I just ran into a similar problem the other day. It had to do with the fact that Teradata's plan was left outer joining to my dimension table on the step where I still had millions of rows, rather than at the last step where I only had 200,000 rows.
You can force it to left outer join to the dimension tables in the correct order with inline views.
select out1.col1, out1.col2, d.col3 from (select col1, col2 from inner_query) out1 left outer join dim_table d on out1.col1 = d.col1
If you do this, it fully renders the inner query first before attempting to hash or merge join millions of records in your spool area to a dimesion table, where it really only needs to look up dimension values to go with your final results.

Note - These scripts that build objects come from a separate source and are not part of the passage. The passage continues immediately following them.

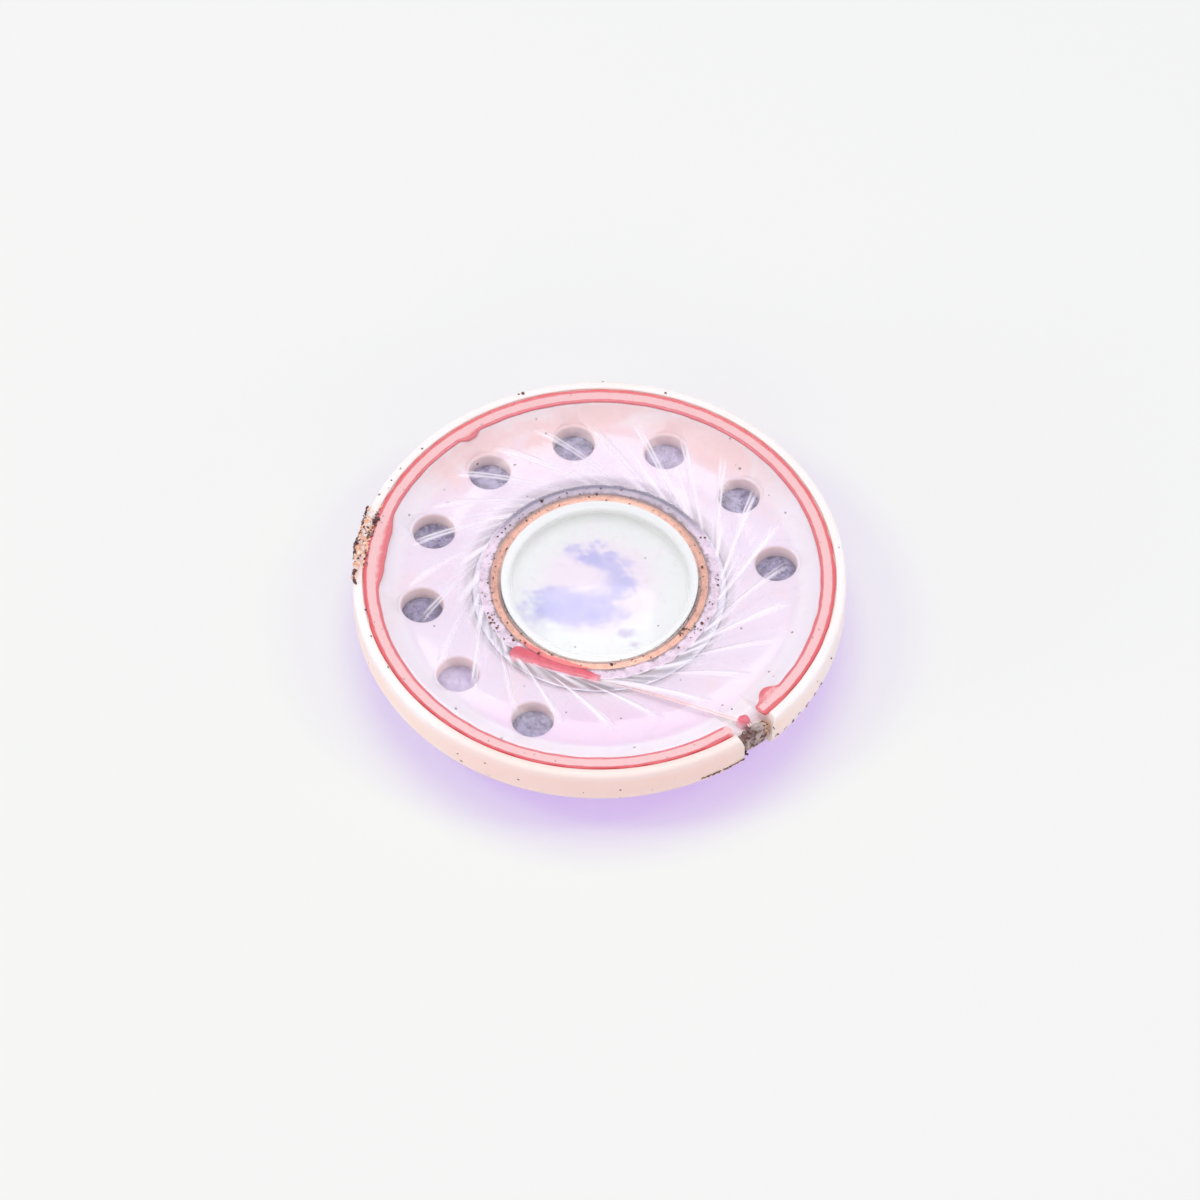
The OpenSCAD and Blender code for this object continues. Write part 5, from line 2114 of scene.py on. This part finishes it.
@dataclass
class Dirt:
    """What years of storage left: a crust on the rim, and single specks on the rim, the side and the coil."""

    strand_count: int = 260
    flake_count: int = 95
    line_count: int = 95
    grain_count: int = 140
    cluster_count: int = 15
    sink: float = 0.02
    line_z: float = 4.14
    dash_z: float = 4.24
    seed: int = 91

    def scatter(
        self, row: Array, r: Array, z: Array | float, size: Array, step: int, shape: tuple[float, float],
    ) -> Shell:
        """Crumbs at row angles in degrees; shape is their height's share and how uneven they are."""
        return crumbs(polar(r, np.radians(row), z), size, self.seed + step, *shape)

    def crust(self) -> Shell:
        """Dark broken strand along the rim's edge, two dark clusters on the lip, and scattered dark crumbs.

        The strand's crumbs lie on straight lines between the marks (row, radius, height), moved by 0.05 mm.

        Returns:
            The crumbs as one shell.
        """
        draws = np.random.default_rng(self.seed)
        marks = np.array([
            (120.4, 18.2, 6.35), (124.3, 18.06, 6.42), (129.1, 17.93, 6.48), (131.6, 18.1, 6.4),
            (136.4, 17.98, 6.4), (139.9, 17.8, 6.58), (141.5, 17.95, 6.5), (144.3, 17.76, 6.58),
        ])
        place = np.append(draws.uniform(0, 7, self.strand_count), draws.uniform(3, 4, self.strand_count // 3))
        place = place[(place < 4) | (place > 5)]
        row, r, z = (np.interp(place, np.arange(8), marks[:, k]) for k in range(3))
        clusters = ((124.6, 0.9, 17.2, 0.14, 46), (128.6, 0.9, 17.3, 0.14, 36), (131.0, 5.5, 17.5, 0.35, 60))
        for middle, wide, radius, deep, count in clusters:
            row = np.append(row, middle + wide * draws.normal(size=count))
            r = np.append(r, np.clip(radius + deep * draws.normal(size=count), 17.05, 17.95))
            z = np.append(z, np.full(count, LEVELS.rim_top_z - self.sink))
        r = r + 0.045 * draws.normal(size=r.size)
        z = z + 0.03 * draws.normal(size=z.size)
        size = draws.uniform(0.025, 0.075, r.size) * np.where(draws.uniform(0, 1, r.size) < 0.15, 1.6, 1)
        return self.scatter(row, r, z, size, 1, (0.8, 0.35))

    def flakes(self) -> Shell:
        """Pale and orange flakes of old glue between the strand and the lip, on the rim's face and edge.

        Returns:
            The flakes as one shell.
        """
        draws = np.random.default_rng(self.seed + 5)
        row = 131.5 + np.clip(5.2 * draws.normal(size=self.flake_count), -11.5, 13)
        r = draws.uniform(17.25, 17.92, self.flake_count)
        size = draws.uniform(0.1, 0.28, self.flake_count)
        z = LEVELS.rim_top_z - self.sink - 0.5 * np.clip(r - 17.72, 0, 1) - 0.2 * size
        return self.scatter(row, r, z, size, 6, (0.3, 0.12))

    def parting_dirt(self) -> Shell:
        """Dirt in the step of the rim's side: an uneven line beside the notch, then dashes past it.

        Returns:
            The dirt as one shell.
        """
        draws = np.random.default_rng(self.seed + 7)
        line = draws.uniform(255.8, 267.4, self.line_count)
        dashes = np.repeat([277.4, 280.1, 283.0, 284.9, 288.6, 291.7, 294.8], 4)
        row = np.append(line, dashes + 0.35 * draws.normal(size=dashes.size))
        z = self.line_z + 0.04 * draws.normal(size=line.size)
        z = np.append(z, self.dash_z + 0.06 * draws.normal(size=dashes.size))
        r = np.where(z > 4.1, LEVELS.rim_r, LEVELS.rim_r - 0.1) - 0.01
        return self.scatter(row, r, z, draws.uniform(0.025, 0.085, row.size), 8, (0.8, 0.35))

    def specks(self) -> Shell:
        """Single specks that the photograph shows, as row, radius or height, and size, by where they lie.

        Returns:
            The specks as one shell.
        """
        lv = LEVELS
        top, floor = lv.rim_top_z, lv.floor_z
        on_side = (
            (212.7, 4.9, 0.07), (236.5, 4.9, 0.09), (197, 5.0, 0.07), (301, 5.1, 0.09), (228, 4.6, 0.06),
            (244, 4.4, 0.05),
        )
        past_notch = ((275.9, 5.6, 0.09), (276.3, 5.3, 0.07), (293, 5.4, 0.06))
        spots = [
            (70.4, 17.7, top, 0.13), (71.4, 17.75, top - 0.02, 0.08), (35.5, 17.5, top, 0.12),
            (50.9, 17.9, top - 0.15, 0.12), (49.6, 17.9, top - 0.15, 0.08), (52.4, 17.9, top - 0.16, 0.09),
            *((row, lv.rim_r - 0.01, z, size) for row, z, size in on_side),
            (267.35, 17.7, 5.7, 0.09), (267.5, 17.85, 5.2, 0.12), (267.6, 17.9, 4.8, 0.12),
            (267.8, 17.9, 4.5, 0.13), (268.3, 17.9, 4.3, 0.11),
            *((row, lv.rim_r - 0.01, z, size) for row, z, size in past_notch),
            (160, 17.45, top, 0.07), (170, 17.4, top, 0.07), (112, 17.6, top, 0.06), (100, 17.5, top, 0.07),
            (152, 17.3, top, 0.08), (330, 17.7, top, 0.05), (12, 17.8, top - 0.05, 0.06),
            (148.7, 13.9, floor, 0.07), (108, 13.4, floor, 0.06), (91, 14.2, floor, 0.1),
            (239, 12.2, floor, 0.08), (264.7, 13.3, floor, 0.06), (270.8, 14.1, floor, 0.07),
            (272.0, 14.8, floor + 0.02, 0.05), (268.9, 14.4, floor, 0.05),
        ]
        return self.scatter(*np.array(spots).T, 2, (0.5, 0.2))

    def coil_specks(self) -> Shell:
        """Dark grains round the coil's top and in the seam, thickest at rows 283 and 168, none on the dab.

        Returns:
            The grains as one shell.
        """
        draws = np.random.default_rng(self.seed + 3)
        few = self.cluster_count
        row = np.concatenate([
            draws.uniform(0, 360, self.grain_count), 283.4 + draws.normal(0, 2.2, few),
            168 + draws.normal(0, 5, few),
        ])
        r = np.concatenate([
            draws.uniform(7.3, 8.7, self.grain_count), 7.6 + draws.normal(0, 0.14, few),
            8.6 + draws.normal(0, 0.2, few),
        ])
        size = draws.uniform(0.025, 0.07, r.size) * np.where(draws.uniform(0, 1, r.size) < 0.12, 1.7, 1)
        x, y, _ = polar(r, np.radians(row), 0).T
        free = (VoiceCoil().cover(x, y) < 0.1) | (r < 7.9)
        return self.scatter(row[free], r[free], LEVELS.seam_z + 0.045, size[free], 4, (0.35, 0.2))

    def build(self) -> None:
        """Makes the crust, the flakes, the dirt and the specks."""
        crust = Crumb("crust", tone(88, 56, 60), tone(172, 136, 128))
        flake = Crumb("flake", tone(234, 172, 140), tone(252, 236, 212))
        dirt = Crumb("dirt", tone(104, 76, 58), tone(176, 140, 112))
        new_piece("rim_crust", self.crust(), crust, sharp=180)
        new_piece("rim_flakes", self.flakes(), flake, sharp=180)
        new_piece("parting_dirt", self.parting_dirt(), dirt, sharp=180)
        new_piece("stray_specks", self.specks(), Crumb(), sharp=180)
        new_piece("coil_specks", self.coil_specks(), Crumb(), body=Body.COIL, sharp=180)


# Studio


def direction(row_angle: float, elevation: float) -> Vector:
    """Unit vector at a row angle and an elevation, both in degrees."""
    turn, rise = math.radians(row_angle), math.radians(elevation)
    return Vector((math.cos(turn) * math.cos(rise), math.sin(turn) * math.cos(rise), math.sin(rise)))


@dataclass(frozen=True)
class PaleFloor(Finish):
    """Pale floor, which for the camera glows blue a little, as its shadow does in the photograph."""

    name: str = "pale_floor"
    pale: Colour = tone(246, 245, 247)
    cloud: Colour = tone(244, 243, 246)
    lit: Colour = (0.36, 0.58, 0.09, 1.0)
    glow: Colour = (0.512, 0.283, 0.812, 1.0)

    def shade(self, tree: Tree) -> Wire:
        """Matt with soft clouds, and for the camera a darker matt tone with an even glow over it.

        Args:
            tree: Tree that takes the nodes.

        Returns:
            The shader.
        """
        colour = tree.here().noise(0.02, 3).fade(0.3, 0.7).mix(self.pale, self.cloud)
        ground = tree.out("BsdfDiffuse", {"Color": colour})
        glow = tree.out("Emission", {"Color": self.glow, "Strength": 1.0})
        seen = tree.out("AddShader", {0: tree.out("BsdfDiffuse", {"Color": self.lit}), 1: glow})
        return tree.either(tree.out("LightPath", key="Is Camera Ray"), ground, seen)


@dataclass(frozen=True)
class Lamp:
    """Flat lamp: row angle, elevation and distance in metres of its place, its size, power and colour."""

    name: str
    row_angle: float
    elevation: float
    distance: float
    size: tuple[float, float]
    power: float
    colour: tuple[float, float, float]

    def place(self, target: Vector) -> None:
        """Adds the lamp, turned to the target.

        Args:
            target: Point that it faces, in metres.
        """
        data = bpy.data.lights.new(self.name, "AREA")
        data.shape, data.size, data.size_y = "RECTANGLE", *self.size
        data.energy, data.color = self.power, self.colour
        made = bpy.data.objects.new(self.name, data)
        made.location = target + self.distance * direction(self.row_angle, self.elevation)
        made.rotation_euler = (target - made.location).to_track_quat("-Z", "Y").to_euler()
        bpy.context.scene.collection.objects.link(made)


@dataclass
class Studio:
    """Pale floor, camera at the photograph's angle, and soft lamps."""

    elevation: float = 53.6
    distance: float = 0.7005
    lens: float = 288.0
    sensor: float = 36.0
    pixels_per_mm: float = 13.705
    aim_z: float = 6.5
    aim_right: float = 0.5
    aim_up: float = -23.6
    floor_half: float = 6.0
    shade: tuple[float, float, float] = (0.42, 0.40, 0.46)
    white: Colour = tone(244, 244, 246)
    lamp_target: tuple[float, float, float] = (0, 0, 0.006)
    lamps: tuple[Lamp, ...] = (
        Lamp("soft_top", 52.0, 76.0, 0.60, (0.36, 0.36), 1.45, (0.98, 1.0, 0.94)),
        Lamp("left_softbox", 146.0, 50.0, 0.5, (0.12, 0.16), 0.52, (1.0, 0.99, 0.96)),
        Lamp("right_softbox", 318.0, 50.0, 0.5, (0.10, 0.14), 0.30, (1.0, 0.99, 0.95)),
        Lamp("front_fill", 236.0, 24.0, 0.55, (0.3, 0.2), 0.44, (1.0, 0.93, 0.88)),
        Lamp("left_fill", 168.0, 14.0, 0.5, (0.2, 0.12), 0.38, (0.88, 0.88, 1.0)),
        Lamp("right_fill", 300.0, 14.0, 0.5, (0.2, 0.12), 0.27, (0.90, 0.88, 1.0)),
    )

    def camera(self) -> None:
        """Places the camera so that a millimetre at the film's height is as long as in the photograph."""
        turn = math.radians(VIEW_TURN)
        back = direction(-90 - VIEW_TURN, self.elevation)
        right = Vector((math.cos(turn), -math.sin(turn), 0))
        up = back.cross(right)
        aim = Vector((0, 0, self.aim_z)) + (self.aim_right * right + self.aim_up * up) / self.pixels_per_mm
        data = bpy.data.cameras.new("photo_camera")
        data.lens, data.sensor_width, data.clip_start, data.clip_end = self.lens, self.sensor, 0.01, 20
        made = bpy.data.objects.new("photo_camera", data)
        turned = Matrix((right, up, back)).transposed().to_4x4()
        made.matrix_world = Matrix.Translation(aim * MM + back * self.distance) @ turned
        bpy.context.scene.collection.objects.link(made)
        bpy.context.scene.camera = made

    def floor(self) -> None:
        """Wide pale floor under the cup's back."""
        mesh = bpy.data.meshes.new("pale_floor")
        half = self.floor_half
        corners = [(-half, -half, 0), (half, -half, 0), (half, half, 0), (-half, half, 0)]
        mesh.from_pydata(corners, [], [(0, 1, 2, 3)])
        made = bpy.data.objects.new("pale_floor", mesh)
        mesh.materials.append(PaleFloor().material())
        bpy.context.scene.collection.objects.link(made)

    def world(self) -> None:
        """Even violet-grey light all round, white where the camera, a mirror or clear plastic sees it."""
        world = bpy.data.worlds.new("soft_room")
        bpy.context.scene.world = world
        world.use_nodes = True
        tree = Tree(world.node_tree)
        ray = tree.node("LightPath").outputs
        either = {"operation": "ADD", "use_clamp": True}
        mirror = tree.out("Math", {0: ray["Is Glossy Ray"], 1: ray["Is Transmission Ray"]}, **either)
        seen = tree.out("Math", {0: ray["Is Camera Ray"], 1: mirror}, **either)
        colours = ((*self.shade, 1), self.white)
        shade, white = (tree.out("Background", {"Color": colour}) for colour in colours)
        tree.node("OutputWorld", {"Surface": tree.either(seen, shade, white)})

    def build(self) -> None:
        """Sets up the camera, the floor, the world and the lamps."""
        bpy.context.scene.view_settings.view_transform = "Standard"
        self.camera()
        self.floor()
        self.world()
        for lamp in self.lamps:
            lamp.place(Vector(self.lamp_target))


def main() -> None:
    """Loads the frame, builds the studio and every sub-assembly."""
    logging.basicConfig(level=logging.INFO, format="%(name)s: %(message)s")
    for thing in list(bpy.data.objects):
        bpy.data.objects.remove(thing)
    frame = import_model()
    Studio().build()
    Basket().build()
    MagnetSystem().build(frame)
    VoiceCoil().build()
    Diaphragm().build()
    Leads().build()
    Back().build()
    Dirt().build()


if __name__ == "__main__":
    main()
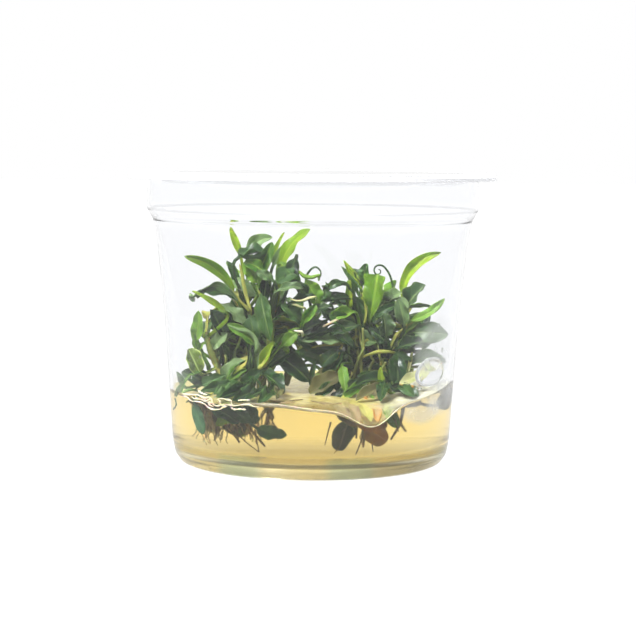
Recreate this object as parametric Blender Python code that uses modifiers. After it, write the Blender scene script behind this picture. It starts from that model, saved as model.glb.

Hopefully I explained the concept well enough. Basically, take all of the heavy processing and make it an inline view, and the outer join to your dimension tables in a second step. The only way this becomes impossible is if you need one of the left outer join values to group by in the inner view.
I often used to got spool space issues, I realized that I was not joining the columns that are of same data types (most of the cases are like joining a decimal data type to integer data type etc., so I casted the joining column to match the other column's data type, it used to resolve the issue), which used to pull me in to Spool space issues. I suggest check those kind of issues. Some one told me that when we filter the subqueries just to have the rows that joins, the subquery table's Index will be lost for query computing??? I am not sure).